Questi omicidi rafforzano il legame tra le organizzazioni politico-militari e la società più ampia in cui sono invischiate, rendendo molto più difficile lo sviluppo di un vero scisma. Invece di indebolire i loro oppositori, tali tattiche possono involontariamente consolidare l’unità e la risolutezza, colmando il divario tra le fazioni militanti e la popolazione più ampia. L’uccisione di leader di Hamas come Ismail Haniyeh, che ha lasciato Gaza, allenta il dissenso interno.

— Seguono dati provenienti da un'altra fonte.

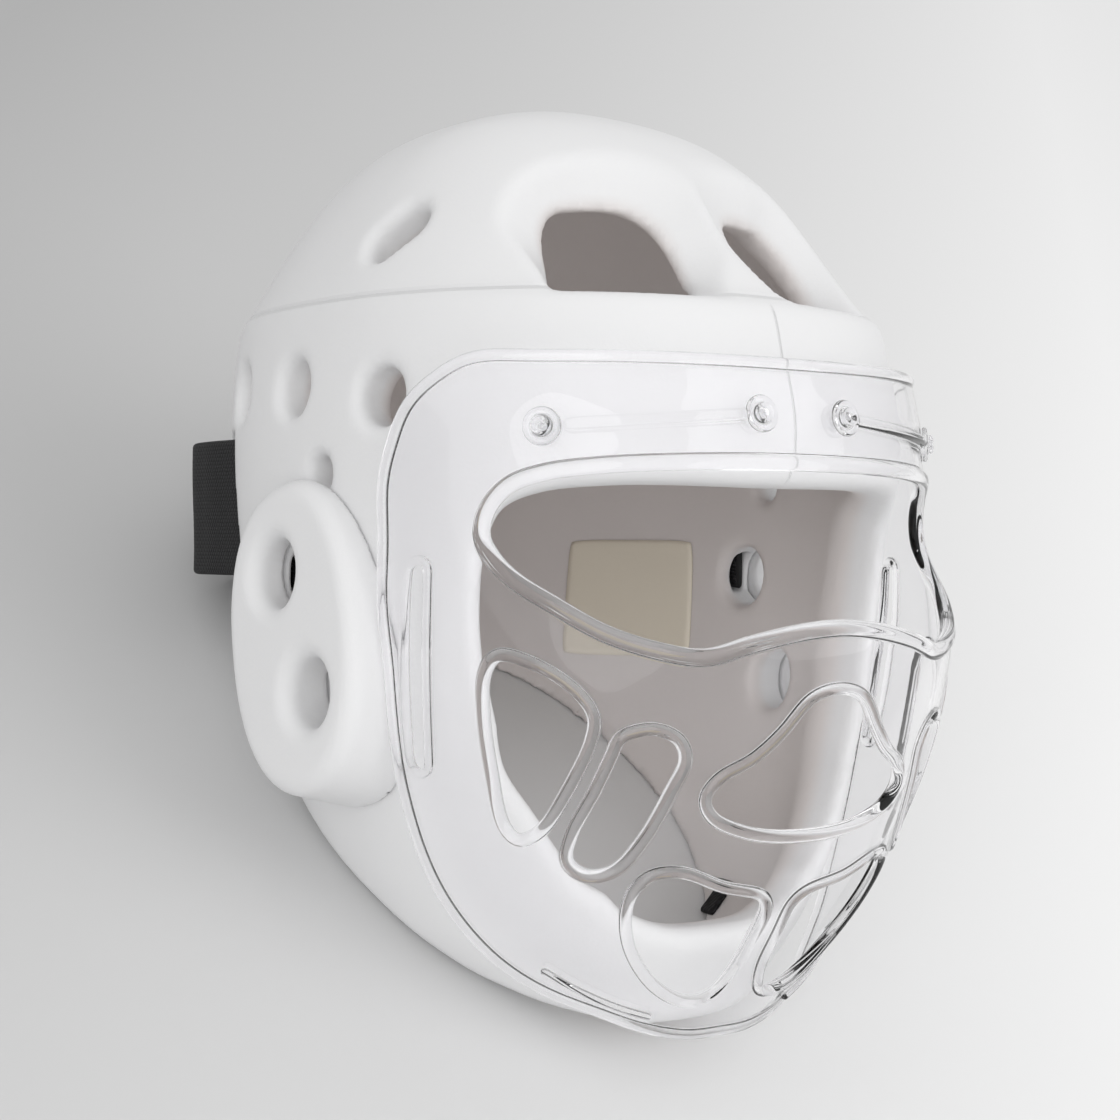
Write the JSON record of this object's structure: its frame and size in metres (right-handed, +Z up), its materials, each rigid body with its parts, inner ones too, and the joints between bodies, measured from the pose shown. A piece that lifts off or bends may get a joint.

La vera ragione dell’attuale politica israeliana di omicidi serve più come meccanismo per galvanizzare la propria società piuttosto che alterare genuinamente la posizione politica o militare dei suoi avversari. L’efficacia di tali tattiche nel destabilizzare i nemici di Israele è gravemente diminuita, rivelando un cambiamento nello scopo di queste operazioni. Invece di paralizzare le forze di opposizione, queste uccisioni mirate ora funzionano principalmente come strumento di coesione interna, radunando il sentimento nazionale israeliano e mostrando l’intelligence e le capacità operative di Israele. Permette anche a Israele di affermare di aver avuto il sopravvento nelle mosse per dominare la scala dell’escalation con i suoi avversari.

In definitiva, questi atti sono dimostrazioni di abilità tattica progettate per sancire la supremazia del potere israeliano, in gran parte volte a impressionare gli stessi israeliani in un momento in cui gli israeliani sentono che il loro esercito e il loro apparato di intelligence li hanno delusi. Quando Israele parla di una “perdita di deterrenza”, non si preoccupa tanto di come i suoi nemici lo percepiscono, ma piuttosto di come percepisce se stesso. La retorica della deterrenza non riguarda tanto le minacce esterne quanto il mantenimento di una narrazione interna di forza e invincibilità, assicurando che l’immagine del potere israeliano rimanga intatta nella psiche collettiva della sua stessa società.